Through 1985, I worked at Creda Press editing, proof-reading and writing two newsletters for the company. It was an easy job to handle and I often thought it was bossman Dennis Nick’s way of helping me out of hard times. Meanwhile in my lunch hours and on the train from home in Muizenberg to town and back again, I would write what came to be The Powers That Be. At the end of 1985, Dennis engineered for me to meet Hugh Murray who was moving his magazine, Leadership, to Cape Town and was looking for a journalist. Murray took me on and the novel continued to grow throughout the year, without doubt benefiting from the closer exposure I now had to the politics of those turbulent years. Of course, there were still weekends for surfing.
In mid-1987, Leadership was going through tough financial times and I was fired. At least that was the reason I was given. It turned out to be a good move because it forced me to make my own way. Thing was that Leadership then gave me tons of freelance work and I ended up earning more money than I would have as a paid staffer. More importantly, the freelance work put me onto the streets of the burning townships, got me close up with the strikes and the fiery unrest roiling over the country. Much of that went into The Powers That Be.
In the wintery month before Murray ‘let me go’ - as they say these days - Christopher Hope dropped me a postcard to ask if I would meet with his London agent, Hilary Rubinstein, who had come out to South Africa on a ‘working’ holiday as Nadine Gordimer was also one of his clients. Rubinstein was at the Mount Nelson, so late one cold and wet June afternoon I rocked up to have a drink with him. I can’t remember what we talked about - probably the state of the country as a state of emergency had been declared - but I do remember that he’d just taken a dip in the swimming pool which I thought was completely nuts. I also remember that as I was leaving, I tentatively told him I was writing a novel and could I send it to him when I’d finished. It was a cheeky request but being a gentleman he replied, ‘Of course’, probably never expecting to be taken up on the offer.

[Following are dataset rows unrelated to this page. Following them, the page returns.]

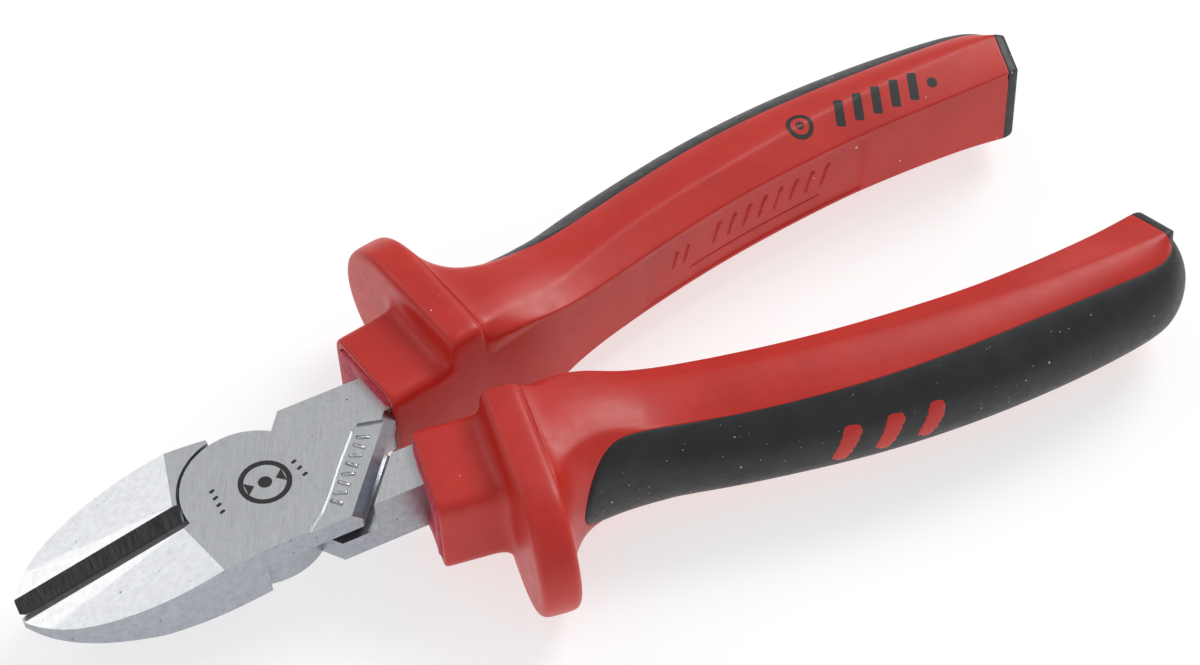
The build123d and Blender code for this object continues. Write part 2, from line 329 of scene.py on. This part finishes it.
def mesh_object(name, points, faces, material, body, smooth=True):
    """A mesh with outward faces, in place in the frame and riding on its body."""
    mesh = bpy.data.meshes.new(name)
    mesh.from_pydata([tuple(p) for p in points], [], faces)
    bm = bmesh.new()
    bm.from_mesh(mesh)
    bmesh.ops.remove_doubles(bm, verts=bm.verts, dist=1e-7)
    bmesh.ops.recalc_face_normals(bm, faces=bm.faces)
    for face in bm.faces:
        face.smooth = smooth
    bm.to_mesh(mesh)
    bm.free()
    mesh.materials.append(material)
    obj = bpy.data.objects.new(name, mesh)
    bpy.context.scene.collection.objects.link(obj)
    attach(obj, body)
    return obj


def subdivide(obj, levels=2):
    modifier = obj.modifiers.new("subdivision", "SUBSURF")
    modifier.levels = levels
    modifier.render_levels = levels


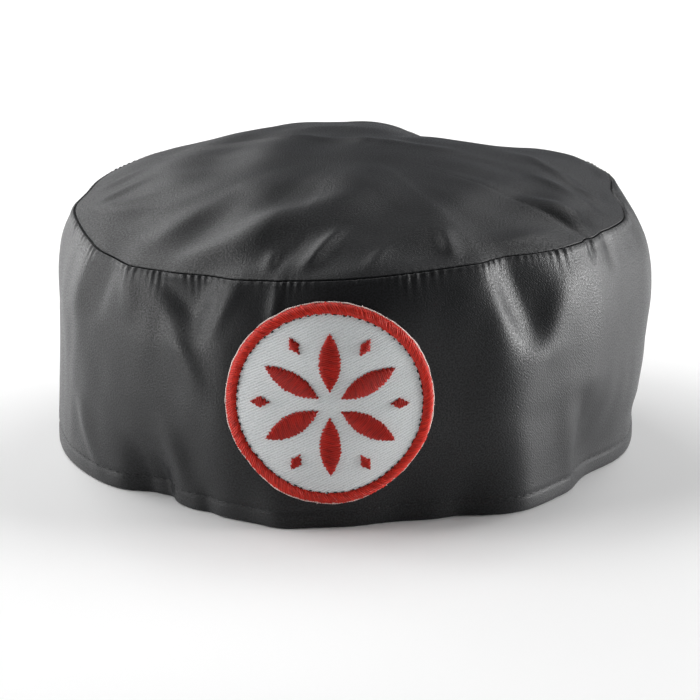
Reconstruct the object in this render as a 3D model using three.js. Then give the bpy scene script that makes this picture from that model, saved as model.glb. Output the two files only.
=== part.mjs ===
// A soft round cap of black satin: a band with a turned-up hem, a low domed crown sewn to its top edge
// and a round embroidered badge on its front.
// Millimetres, +Z up. The cap stands on its hem, the badge faces -Y, and the origin is the middle of the
// head opening on the hem's plane. A bearing is in degrees from the front, and grows towards +X.

import * as THREE from 'three';

// Cloth, hem and seam
const CLOTH = 1.5;
const HEM = { height: 6, turnUp: 0.9 };
const SEAM_GAP = 0.36;
const COLUMNS = 120;

// The band is widest at this share of its height, and turns in late, just under the seam
const BELLY = 0.5;
const SHOULDER = 3.2;
const BAND_ROWS = [0, 0.07, 0.16, 0.27, 0.39, 0.52, 0.64, 0.75, 0.84, 0.92, 1];
const HEM_TOP_ROW = 0.095;

// The crown rises this far above the seam's mean height
const DOME = 17;
const CROWN_ROWS = [1, 0.93, 0.84, 0.72, 0.57, 0.39, 0.2];

// The badge: its middle is this high on the band, and its ground and border are discs round that point
const BADGE = { height: 41.15, shift: 0.7, squeeze: 0.975, sectors: 60, drapeRadius: 110, lean: 0.0015 };
const GROUND = { radius: 28.6, underside: 0.35, face: 1.15, rings: [28.6, 22, 15, 8] };
const BORDER = { radius: 30.6, halfWidth: 1.7, underside: 0.35, crest: 2.1, side: 1.0 };
const STITCHES = { underside: 1.5, edge: 1.75, crest: 2.05, shrink: 0.55 };
const PETALS = { count: 6, length: 19, width: 6.6, distance: 13.5, points: 16, firstAngle: 90 };
const LOZENGES = { count: 6, length: 6, width: 3.6, distance: 21.5, firstAngle: 60 };

const SATIN = new THREE.MeshStandardMaterial({ color: '#1c1d20', roughness: 0.45, metalness: 0 });
const TWILL = new THREE.MeshStandardMaterial({ color: '#e4e4e2', roughness: 0.85, metalness: 0 });
const RED_THREAD = new THREE.MeshStandardMaterial({ color: '#a62220', roughness: 0.5, metalness: 0 });

function table(columns, rows) {
  return rows.map((row) => Object.fromEntries(columns.map((name, i) => [name, row[i]])));
}

// Radii at the hem, at the widest line and at the seam, and the seam's height
const OUTLINE = table(['bearing', 'hem', 'belly', 'seam', 'height'], [
  [0, 88.0, 92.0, 84.5, 78.0],
  [30, 85.0, 89.5, 83.0, 80.0],
  [60, 85.5, 91.0, 84.5, 79.0],
  [90, 88.4, 92.5, 85.3, 78.0],
  [120, 91.0, 94.0, 86.5, 80.3],
  [150, 91.0, 93.0, 86.5, 77.5],
  [180, 91.0, 92.5, 88.0, 80.0],
  [210, 91.0, 92.5, 86.0, 79.0],
  [240, 92.0, 92.5, 85.5, 79.0],
  [270, 94.6, 93.5, 87.0, 77.5],
  [300, 92.0, 93.5, 88.0, 75.5],
  [330, 86.5, 91.0, 86.5, 75.5],
]);

// Where the seam itself rises or dips
const SEAM_WAVES = table(['bearing', 'width', 'rise'], [
  [158, 11, -7.6],
  [132, 9, -0.2],
  [-50, 15, -1.8],
]);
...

Come January or February of 1988 I finished the book and got a faint dot-matrix printout. It made the story look completely insubstantial which was concerning. With much nervousness, I gave this to Jill to read. A few days later she said, ‘I think you’ve written a novel.’ Those are the words writers want to hear but fear will never be uttered.
What followed happened at speed. The manuscript was posted to Hilary Rubinstein at A P Watt (in those days we had a postal system). He had a new assistant, one Clarissa Rushdie. (Yes, she had been married to Salman Rushdie.) She liked the book and took it to Liz Calder at the newly established Bloomsbury. (Liz had once shared a house with the Rushdies.) Bloomsbury bought the book within weeks and Liz contacted her friend Gary Fisketjon at Atlantic Monthly in New York, and within a few more weeks he had phoned to say he would publish as well. Publication date was set for April 1989. But before that came the Frankfurt Book Fair in October 1988 where the book went on auction - a magic moment for all authors when agents are actually bidding for your work - and a number of foreign publishers bought into the rollercoaster.
During the second half of 1988, I had been re-employed as a sub at Leadership. Also on the magazine was Dene Smuts and I remember confiding in her about this mad, strange world that had suddenly entered my life. Because while all this was going on, Secker & Warburg had contacted me about writing a book about the Drum journalists of the 1950s. I decided I would resign from Leadership in the new year and take my chances with the vagaries of the world. As it happened Dene was of like mind.
‘I’ll bet I leave before you do,’ she said.
She won and went off to a political career two months before I left to start the quest for the remnants of the golden age of the Drum journalists.



Thanks for being the ghost in my machine - that’s exactly how I imagine you. I’m probably more familiar than I should be given that we’ve never met. But you’re like a second voice in my head as I’m writing.
Also, your career as you’re sharing it here, slowly but surely, is just fascinating.
Maybe some of us never hear those magic words, you've got a novel, but still we pursue because writing is just part of who we are and what we enjoy. Till then, the next sentence awaits.